Simon Laight, also of Pinsent Masons said that there are, broadly, two different models for achieving a PEPP.

"Under model one, you treat the scheme as an extended regular UK platform where a person's wealth across several tax wrappers is managed on a pooled basis, with the platform tracking separately wealth relating to each wrapper. With PEPPs, there are simply more tax wrappers to track - the money in, growth and money out tax rules for each jurisdiction represent a wrapper," he said.

"Under model two, which is what the EIOPA survey is discussing, you seek common tax rules across all European jurisdictions that take part, meaning there is one wrapper only and wealth accrued in any participating jurisdiction is drawn in any other without having to apply radically different rules," Laight said.

"If UK moves to a ISA-style pensions tax system as mooted in the UK Treasury's green paper Strengthening the Incentive to save, we move away from, rather than towards, achieving model two. We might know more after the Autumn statement on 25 Nov," he said. 

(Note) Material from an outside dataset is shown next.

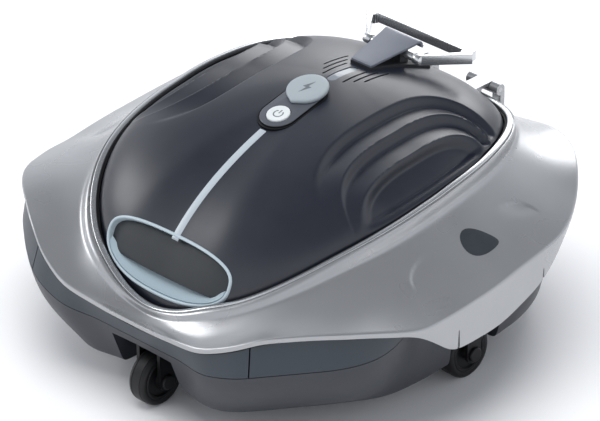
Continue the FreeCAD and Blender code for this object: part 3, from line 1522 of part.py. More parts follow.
def build_all():
    shell = make_shell()
    pieces = {
        "silver_shell": shell,
        "rim_trim": make_rim_trim(),
        "rim_gasket": make_rim_gasket(),
        "inner_deck": make_deck(),
        "lower_hull": make_lower_hull(),
        "hull_screws": make_hull_screws(),
        "suction_mouth": make_suction_mouth(),
        "inlet_flap": make_inlet_flap(),
        "brush_strips": make_brush_strips(),
        "filter_basket": make_filter_basket(),
        "filter_mesh": make_filter_mesh(),
        "filter_lid": make_filter_lid(),
        "pump_volute": make_volute(),
        "impeller": make_impeller(),
        "motor_shaft": make_motor_shaft(),
        "pump_motor": make_motor(),
        "shaft_seal": make_shaft_seal(),
        "eye_grille": make_eye_grille(),
        "outlet_duct": make_outlet_duct(),
        "jet_nozzles": Part.makeCompound([make_jet_nozzle(side) for side in (-1, 1)]),
        "jet_grilles": Part.makeCompound([make_jet_grille(side) for side in (-1, 1)]),
        "dome_cover": make_cover(),
        "light_strip": make_light_strip(),
        "vent_window": make_vent_window(),
        "vent_screen": make_vent_screen(),
        "control_plate": make_control_plate(),
        "power_button": make_power_button(),
        "charge_cap": make_charge_cap(),
        "charge_socket": make_charge_socket(),
        "grip_frame": make_grip_frame_piece(),
        "grip_panel": make_grip_panel(),
        "release_paddle": make_release_paddle(),
        "latch_magnet": make_latch_magnet(),
        "latch_keeper": make_latch_keeper(),
        "pod_body": make_pod_body(),
        "pod_gasket": make_pod_gasket(),
        "pod_lid": make_pod_lid(),
        "battery_cells": make_battery_cells(),
        "control_board": make_control_board(),
        "lift_ring": make_lift_ring(),
        "lift_clip": make_lift_clip(),
        "clip_base": make_clip_base(),
        "hinge_bracket": make_hinge_bracket(shell),
        "hinge_leaf": make_hinge_leaf(),
        "hinge_pins": make_hinge_pins(),
        "caster_fork": make_caster_fork(),
        "caster_clip": make_caster_clip(),
        "caster_axle": make_axle(0.0, caster_y),
    }
    pieces.update(make_bands())
    sides = (("right", side_wheel_x, side_wheel_y), ("left", -side_wheel_x, side_wheel_y))
    places = (("caster", 0.0, caster_y),) + sides
    for name, x, y in places:
        hub, tyre = make_wheel(x, y)
        pieces[name + "_wheel_hub"] = hub
        pieces[name + "_wheel_tyre"] = tyre
    pieces["side_wheel_forks"] = Part.makeCompound([make_fork(x, y, well_ceiling) for name, x, y in sides])
    pieces["side_axles"] = Part.makeCompound([make_axle(x, y) for name, x, y in sides])
    return pieces


os.makedirs("parts", exist_ok=True)
for name, shape in build_all().items():
    shape.exportStep(os.path.join("parts", name + ".step"))
    print(name, len(shape.Solids), round(shape.Volume), shape.isValid())

print("paddle axis", [round(value, 3) for value in paddle_axis()])
tilt = math.radians(dome_slope(plate_y))
pin_y, pin_z = cap_pin_place()
print("cap axis", round(plate_y + pin_y * math.cos(tilt) - pin_z * math.sin(tilt), 3),
      round(dome_height(0.0, plate_y) + pin_y * math.sin(tilt) + pin_z * math.cos(tilt), 3))
print("button axis", round(-math.sin(tilt), 5), round(math.cos(tilt), 5))
print("flap axis", round(flap_axis_y(), 3), round(flap_axis_z(), 3))
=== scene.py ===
import math
import bmesh
import bpy
import numpy as np
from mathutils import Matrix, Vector
from mathutils.bvhtree import BVHTree


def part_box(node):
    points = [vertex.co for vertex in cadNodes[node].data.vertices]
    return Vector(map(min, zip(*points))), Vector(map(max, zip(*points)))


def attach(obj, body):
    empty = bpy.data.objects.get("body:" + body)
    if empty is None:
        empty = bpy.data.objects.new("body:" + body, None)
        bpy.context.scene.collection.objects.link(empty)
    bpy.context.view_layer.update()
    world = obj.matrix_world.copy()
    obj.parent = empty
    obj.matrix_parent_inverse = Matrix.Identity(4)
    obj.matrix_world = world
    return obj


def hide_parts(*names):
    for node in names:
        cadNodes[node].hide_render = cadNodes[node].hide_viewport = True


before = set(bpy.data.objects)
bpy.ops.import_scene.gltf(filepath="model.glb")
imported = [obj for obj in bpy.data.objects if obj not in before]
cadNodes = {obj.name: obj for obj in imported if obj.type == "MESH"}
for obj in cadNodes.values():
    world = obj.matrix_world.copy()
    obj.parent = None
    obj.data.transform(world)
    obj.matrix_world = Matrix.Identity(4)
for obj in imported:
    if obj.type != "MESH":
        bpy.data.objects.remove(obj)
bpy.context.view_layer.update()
mm = 0.001
print("frame loaded:", len(cadNodes), "nodes")


# ---- materials ----

def newGroup(name, inputs, outputs):
    group = bpy.data.node_groups.new(name, "ShaderNodeTree")
    for socketName, socketType, value in inputs:
        socket = group.interface.new_socket(socketName, in_out="INPUT", socket_type=socketType)
        socket.default_value = value
    for socketName, socketType in outputs:
        group.interface.new_socket(socketName, in_out="OUTPUT", socket_type=socketType)
    return group, group.nodes.new("NodeGroupInput"), group.nodes.new("NodeGroupOutput")


def wire(tree, source, target):
    tree.links.new(source, target)


def makeGrainGroup():
    # fine moulded grain: a height and a small change in roughness
    group, start, end = newGroup("mouldedGrain",
                                 [("Scale", "NodeSocketFloat", 900.0), ("Rough low", "NodeSocketFloat", 0.4),
                                  ("Rough high", "NodeSocketFloat", 0.5)],
                                 [("Height", "NodeSocketFloat"), ("Roughness", "NodeSocketFloat")])
    coords = group.nodes.new("ShaderNodeTexCoord")
    fine = group.nodes.new("ShaderNodeTexNoise")
    fine.inputs["Detail"].default_value = 3.0
    wide = group.nodes.new("ShaderNodeTexNoise")
    wide.inputs["Scale"].default_value = 22.0
    wide.inputs["Detail"].default_value = 2.0
    spread = group.nodes.new("ShaderNodeMapRange")
    wire(group, coords.outputs["Object"], fine.inputs["Vector"])
    wire(group, coords.outputs["Object"], wide.inputs["Vector"])
    wire(group, start.outputs["Scale"], fine.inputs["Scale"])
    wire(group, wide.outputs["Fac"], spread.inputs["Value"])
    spread.inputs["From Min"].default_value = 0.35
    spread.inputs["From Max"].default_value = 0.65
    wire(group, start.outputs["Rough low"], spread.inputs["To Min"])
    wire(group, start.outputs["Rough high"], spread.inputs["To Max"])
    wire(group, fine.outputs["Fac"], end.inputs["Height"])
    wire(group, spread.outputs["Result"], end.inputs["Roughness"])
    return group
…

Responses to the survey should contain a clear rationale for each answer and describe any alternatives that EIOPA should consider, the authority said. The deadline for responses is 30 November.

EIOPA published a consultation paper on the PEPP proposal in July. Harmonised rules would ensure a level playing field for all providers, remove barriers to cross-border business, and allow an approach combining state, workplace and personal pensions, EIOPA said.  

"Benefits could be expected both for providers of PEPPs (mainly through the possibility to target wide sections of the European working population with the same pension products) and for individuals (the standardisation of PEPPs would allow cost-effectiveness and the availability of value-for-money products)," EIOPA said in July.